Reputation: 531
Why are we setting daily/weekly/monthly option in config file, if we can do it in cron (and actually do)? What is the sense of this option ?
For example: I set to execute "logrotate -f /etc/logrotate.d/app" every day(daily). But in config file (/etc/logrotate.d/app) I'll set weekly:
/home/dirnov/www/letsee/logs/*.log {
monthly
missingok
rotate 4
compress
notifempty
}
And I see that there is no sense of "monthly", because cron will do it "daily".
Upvotes: 3
Views: 23146
Reputation: 180
The relationship between crond and logrotate is fairly simple: cron runs logrotate once a day (see /etc/cron.daily/logrotate
), and logrotate then decides what to do based on the configuration files.
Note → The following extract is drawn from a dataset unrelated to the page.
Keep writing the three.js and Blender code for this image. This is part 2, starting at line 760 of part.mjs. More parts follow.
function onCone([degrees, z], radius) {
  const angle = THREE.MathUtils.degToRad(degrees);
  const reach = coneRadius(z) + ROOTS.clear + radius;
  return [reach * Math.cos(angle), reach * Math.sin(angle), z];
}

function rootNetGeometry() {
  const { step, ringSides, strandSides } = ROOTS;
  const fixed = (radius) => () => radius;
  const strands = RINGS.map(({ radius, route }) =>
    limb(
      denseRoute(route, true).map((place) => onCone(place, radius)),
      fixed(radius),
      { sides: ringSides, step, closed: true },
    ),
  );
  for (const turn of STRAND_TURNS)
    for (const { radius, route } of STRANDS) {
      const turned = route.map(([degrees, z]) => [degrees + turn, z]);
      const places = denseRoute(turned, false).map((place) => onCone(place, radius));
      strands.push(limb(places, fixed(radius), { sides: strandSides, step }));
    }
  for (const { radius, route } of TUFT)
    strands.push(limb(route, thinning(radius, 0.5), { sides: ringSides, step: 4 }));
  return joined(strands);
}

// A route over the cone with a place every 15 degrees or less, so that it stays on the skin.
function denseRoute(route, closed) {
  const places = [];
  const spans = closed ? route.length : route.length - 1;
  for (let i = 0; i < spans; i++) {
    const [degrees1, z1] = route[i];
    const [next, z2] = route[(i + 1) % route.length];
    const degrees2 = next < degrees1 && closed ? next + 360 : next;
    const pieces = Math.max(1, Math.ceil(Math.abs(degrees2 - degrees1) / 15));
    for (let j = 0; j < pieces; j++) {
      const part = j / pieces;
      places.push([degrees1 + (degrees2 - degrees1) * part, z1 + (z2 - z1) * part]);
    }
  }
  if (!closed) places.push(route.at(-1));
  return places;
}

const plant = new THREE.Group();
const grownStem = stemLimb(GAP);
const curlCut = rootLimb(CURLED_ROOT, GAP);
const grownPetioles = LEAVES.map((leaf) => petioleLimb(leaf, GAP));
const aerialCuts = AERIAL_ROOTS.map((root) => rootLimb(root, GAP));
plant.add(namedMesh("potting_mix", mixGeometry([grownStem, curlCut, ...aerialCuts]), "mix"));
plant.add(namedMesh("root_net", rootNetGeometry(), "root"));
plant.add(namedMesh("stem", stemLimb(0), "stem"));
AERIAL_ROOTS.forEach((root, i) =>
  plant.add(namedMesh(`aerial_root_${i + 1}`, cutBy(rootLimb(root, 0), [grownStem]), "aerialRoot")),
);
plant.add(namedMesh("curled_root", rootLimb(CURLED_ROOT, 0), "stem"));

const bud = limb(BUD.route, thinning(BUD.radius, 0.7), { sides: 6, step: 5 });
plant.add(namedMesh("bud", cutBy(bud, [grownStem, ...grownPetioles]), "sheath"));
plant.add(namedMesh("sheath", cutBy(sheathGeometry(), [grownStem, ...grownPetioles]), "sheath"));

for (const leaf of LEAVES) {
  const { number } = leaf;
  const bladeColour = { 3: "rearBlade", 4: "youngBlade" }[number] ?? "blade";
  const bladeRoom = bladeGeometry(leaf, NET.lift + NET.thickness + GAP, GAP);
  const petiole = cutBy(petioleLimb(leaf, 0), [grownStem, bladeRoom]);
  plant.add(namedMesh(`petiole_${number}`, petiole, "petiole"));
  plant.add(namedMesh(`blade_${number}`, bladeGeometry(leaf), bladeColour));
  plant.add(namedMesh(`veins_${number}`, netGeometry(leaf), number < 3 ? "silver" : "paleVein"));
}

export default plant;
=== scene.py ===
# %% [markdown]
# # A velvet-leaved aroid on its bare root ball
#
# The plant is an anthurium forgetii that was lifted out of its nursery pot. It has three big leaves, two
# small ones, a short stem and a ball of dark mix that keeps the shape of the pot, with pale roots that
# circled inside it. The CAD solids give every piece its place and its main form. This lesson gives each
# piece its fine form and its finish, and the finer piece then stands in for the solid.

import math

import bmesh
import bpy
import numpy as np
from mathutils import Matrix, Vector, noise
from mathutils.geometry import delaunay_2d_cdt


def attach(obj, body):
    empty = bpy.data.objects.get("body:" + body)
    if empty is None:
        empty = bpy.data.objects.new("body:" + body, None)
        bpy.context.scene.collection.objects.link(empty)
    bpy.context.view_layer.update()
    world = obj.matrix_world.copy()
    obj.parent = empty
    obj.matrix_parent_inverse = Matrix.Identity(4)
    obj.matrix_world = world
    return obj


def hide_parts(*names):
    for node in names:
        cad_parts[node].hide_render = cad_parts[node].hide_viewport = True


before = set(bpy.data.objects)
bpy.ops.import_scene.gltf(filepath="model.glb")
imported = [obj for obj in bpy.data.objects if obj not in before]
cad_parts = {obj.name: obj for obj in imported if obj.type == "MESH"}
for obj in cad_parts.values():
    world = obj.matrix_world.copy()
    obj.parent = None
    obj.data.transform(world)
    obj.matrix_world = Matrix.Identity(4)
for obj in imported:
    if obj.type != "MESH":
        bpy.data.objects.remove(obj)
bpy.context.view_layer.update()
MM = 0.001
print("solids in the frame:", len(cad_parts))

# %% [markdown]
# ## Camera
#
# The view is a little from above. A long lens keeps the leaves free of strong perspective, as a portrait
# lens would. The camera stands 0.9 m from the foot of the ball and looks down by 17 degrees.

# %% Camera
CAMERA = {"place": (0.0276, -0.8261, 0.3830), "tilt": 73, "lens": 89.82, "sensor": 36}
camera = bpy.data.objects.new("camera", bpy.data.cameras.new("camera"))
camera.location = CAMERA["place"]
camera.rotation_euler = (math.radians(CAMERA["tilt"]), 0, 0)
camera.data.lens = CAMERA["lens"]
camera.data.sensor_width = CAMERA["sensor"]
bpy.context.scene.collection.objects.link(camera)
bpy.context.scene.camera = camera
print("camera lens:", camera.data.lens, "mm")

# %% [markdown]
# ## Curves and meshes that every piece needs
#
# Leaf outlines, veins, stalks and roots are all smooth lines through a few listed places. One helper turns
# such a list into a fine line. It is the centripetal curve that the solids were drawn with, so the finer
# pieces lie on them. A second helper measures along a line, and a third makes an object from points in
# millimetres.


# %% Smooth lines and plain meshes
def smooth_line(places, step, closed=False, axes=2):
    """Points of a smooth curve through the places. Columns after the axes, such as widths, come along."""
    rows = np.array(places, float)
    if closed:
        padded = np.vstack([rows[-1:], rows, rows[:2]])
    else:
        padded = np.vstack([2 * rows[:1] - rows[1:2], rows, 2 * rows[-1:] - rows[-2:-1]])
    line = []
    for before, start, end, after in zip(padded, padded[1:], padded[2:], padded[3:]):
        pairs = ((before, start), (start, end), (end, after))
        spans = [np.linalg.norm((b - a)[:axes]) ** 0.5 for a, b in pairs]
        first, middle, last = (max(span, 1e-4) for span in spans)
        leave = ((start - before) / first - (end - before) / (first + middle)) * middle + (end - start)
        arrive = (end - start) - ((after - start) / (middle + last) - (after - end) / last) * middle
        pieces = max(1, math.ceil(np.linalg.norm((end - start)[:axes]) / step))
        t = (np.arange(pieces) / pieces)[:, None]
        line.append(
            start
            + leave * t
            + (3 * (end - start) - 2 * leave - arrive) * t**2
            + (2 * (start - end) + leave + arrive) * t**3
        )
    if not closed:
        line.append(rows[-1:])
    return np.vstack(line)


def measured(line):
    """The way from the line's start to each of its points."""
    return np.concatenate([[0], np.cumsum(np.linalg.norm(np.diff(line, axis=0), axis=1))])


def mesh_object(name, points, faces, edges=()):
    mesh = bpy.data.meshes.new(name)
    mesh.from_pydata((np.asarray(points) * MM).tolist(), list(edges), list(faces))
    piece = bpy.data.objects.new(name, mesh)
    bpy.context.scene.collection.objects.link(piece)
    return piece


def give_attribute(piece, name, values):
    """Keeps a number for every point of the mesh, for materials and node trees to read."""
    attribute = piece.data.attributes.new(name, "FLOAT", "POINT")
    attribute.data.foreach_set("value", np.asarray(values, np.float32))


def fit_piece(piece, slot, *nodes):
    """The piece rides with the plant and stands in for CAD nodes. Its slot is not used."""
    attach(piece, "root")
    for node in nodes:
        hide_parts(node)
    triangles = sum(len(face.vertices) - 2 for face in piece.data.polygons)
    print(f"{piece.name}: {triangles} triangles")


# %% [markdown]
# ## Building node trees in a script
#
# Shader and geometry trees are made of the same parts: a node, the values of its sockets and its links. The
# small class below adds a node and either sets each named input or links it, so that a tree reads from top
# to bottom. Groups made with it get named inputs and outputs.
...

Your specific question regarding monthly is clarified in the logrotate(8) manpage:
monthly
Log files are rotated the first time logrotate is run in a month (this is normally on the first day of the month).
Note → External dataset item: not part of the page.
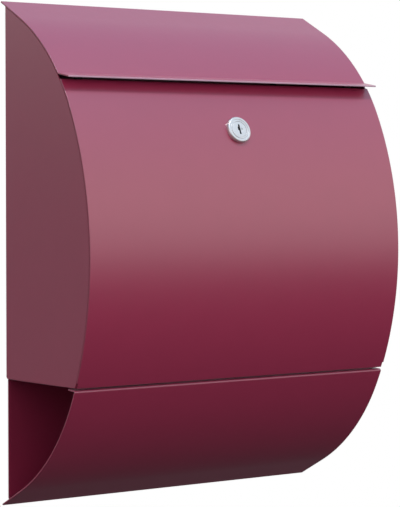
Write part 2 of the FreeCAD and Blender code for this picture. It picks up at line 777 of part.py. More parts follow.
def make_cam_screw():
    """Slotted screw that clamps the cam to the plug."""
    under = cam_rear - cam_spring_thickness
    rear = under - cam_screw_head
    head = Part.makeCylinder(cam_screw_head_radius, cam_screw_head, Vector(0, 0, rear))
    rim = [edge for edge in head.Edges if edge.BoundBox.ZMax < under - cam_screw_chamfer]
    head = head.makeChamfer(cam_screw_chamfer, rim)
    shank = Part.makeCylinder(cam_screw_radius, cam_screw_length + overlap, Vector(0, 0, under - overlap))
    slot = Part.makeBox(4 * cam_screw_head_radius, screw_slot_width, 2 * screw_slot_depth,
                        Vector(-2 * cam_screw_head_radius, -screw_slot_width / 2, rear - screw_slot_depth))
    return head.fuse(shank).cut(slot)


def make_lock_nut():
    """Hexagon nut behind the door, chamfered at its rear."""
    corner_step = full_turn / 6
    corner = lock_nut_flats / 2 / cosine(corner_step / 2)
    rear = nut_front - lock_nut_thickness
    angles = [corner_step * index for index in range(7)]
    points = [Vector(corner * cosine(angle), corner * sine(angle), rear) for angle in angles]
    block = Part.Face(Part.makePolygon(points)).extrude(Vector(0, 0, lock_nut_thickness))
    round_bar = Part.makeCylinder(corner, lock_nut_thickness, Vector(0, 0, rear))
    rear_rim = [edge for edge in round_bar.Edges if edge.BoundBox.ZMax < rear + lock_nut_chamfer]
    block = block.common(round_bar.makeChamfer(lock_nut_chamfer, rear_rim))
    return block.cut(Part.makeCylinder(lock_body_radius + turn_clearance, 2 * lock_body_length,
                                       Vector(0, 0, -2 * lock_body_length)))


def make_lock_washer():
    """Toothed washer between the nut and the door."""
    ring = turned_ring(lock_washer_radius, lock_body_radius + lock_clearance, nut_front, washer_front)
    low = nut_front - lock_washer_thickness
    notch = Part.makeBox(2 * washer_notch, washer_notch, 3 * lock_washer_thickness,
                         Vector(lock_washer_radius - washer_notch, -washer_notch / 2, low))
    notches = []
    for index in range(lock_washer_teeth):
        copy = notch.copy()
        copy.rotate(Vector(0, 0, 0), Vector(0, 0, 1), full_turn / lock_washer_teeth * index)
        notches.append(copy)
    return ring.cut(notches)


def placed(shape):
    """Lock part moved from its own axis to the door."""
    copy = shape.copy()
    copy.Placement = lock_place.multiply(copy.Placement)
    return copy


def make_door_buffers():
    """Rubber buttons on the rail's front lip, where the closed door comes to rest."""
    corners = rail_corners()
    head, foot = corners[2], corners[3]
    middle = ((head[0] + foot[0]) / 2, (head[1] + foot[1]) / 2)
    outward = ((foot[1] - head[1]) / rail_lip, (head[0] - foot[0]) / rail_lip)
    thickness = rail_gap - seat_gap
    buttons = []
    for x in (-inner_half + buffer_inset, inner_half - buffer_inset):
        end = (middle[0] + thickness * outward[0], middle[1] + thickness * outward[1])
        button = rod(buffer_radius, (x, *middle), (x, *end))
        buttons.append(button.makeChamfer(buffer_chamfer, [button.Edges[0]]))
    return Part.makeCompound(buttons)


def make_flap_buffers():
    """Rubber posts on the rail's top, under the flap's lip."""
    corners = rail_corners()
    y = (corners[1][0] + corners[2][0]) / 2
    base = corners[1][1]
    pieces = walk(*flap_path(), skin)
    near, far = pieces[-1]
    front_y = y - buffer_radius
    share = (front_y - near[0]) / (far[0] - near[0])
    top = near[1] + share * (far[1] - near[1]) - seat_gap
    posts = []
    for x in (-inner_half + buffer_inset, inner_half - buffer_inset):
        post = rod(buffer_radius, (x, y, base), (x, y, top))
        posts.append(post.makeChamfer(buffer_chamfer, [post.Edges[0]]))
    return Part.makeCompound(posts)


flap_fixed, flap_moving = flap_hinge_leaves()
door_fixed, door_moving = door_hinge_leaves()

nodes = {
    "housing": make_housing(),
    "compartment_floor": make_floor(),
    "strike_rail": make_strike_rail(),
    "newspaper_tray": make_tray(),
    "tray_rivets": make_tray_rivets(),
    "wall_bushes": make_bushes(),
    "flap_buffers": make_flap_buffers(),
    "door_buffers": make_door_buffers(),
    "flap_hinge_fixed_leaf": flap_fixed,
    "flap_hinge_rod": make_hinge_rod(flap_axis),
    "flap_hinge_rivets": make_hinge_rivets(flap_rivet_points(), right_angle),
    "door_hinge_fixed_leaf": door_fixed,
    "door_hinge_rod": make_hinge_rod(door_axis),
    "door_hinge_rivets": make_hinge_rivets(door_rivet_points(), half_turn),
    "flap_panel": make_flap(),
    "flap_hinge_moving_leaf": flap_moving,
    "door_panel": make_door(),
    "door_hinge_moving_leaf": door_moving,
    "lock_housing": placed(make_lock_housing()),
    "lock_washer": placed(make_lock_washer()),
    "lock_nut": placed(make_lock_nut()),
    "lock_plug": placed(make_lock_plug()),
    "lock_stop_disc": placed(make_stop_disc()),
    "lock_cam": placed(make_cam()),
    "cam_spring_washer": placed(make_cam_spring()),
    "cam_screw": placed(make_cam_screw()),
}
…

The effect of your config is that logfiles will grow over a month, and once a new month is started, logrotate will rename and then compress any non-zero-sized files that match the filespec you supplied.
Finally, if you use logrotate -f
, logrotate will rotate the logs, regardless of the period set in the configuration. If you aren't using a distro-supplied cronjob, then remember not to supply -f
.
(Note this answer assumes Debian and Ubuntu, as that's what I'm able to test easily on, but should apply more generally).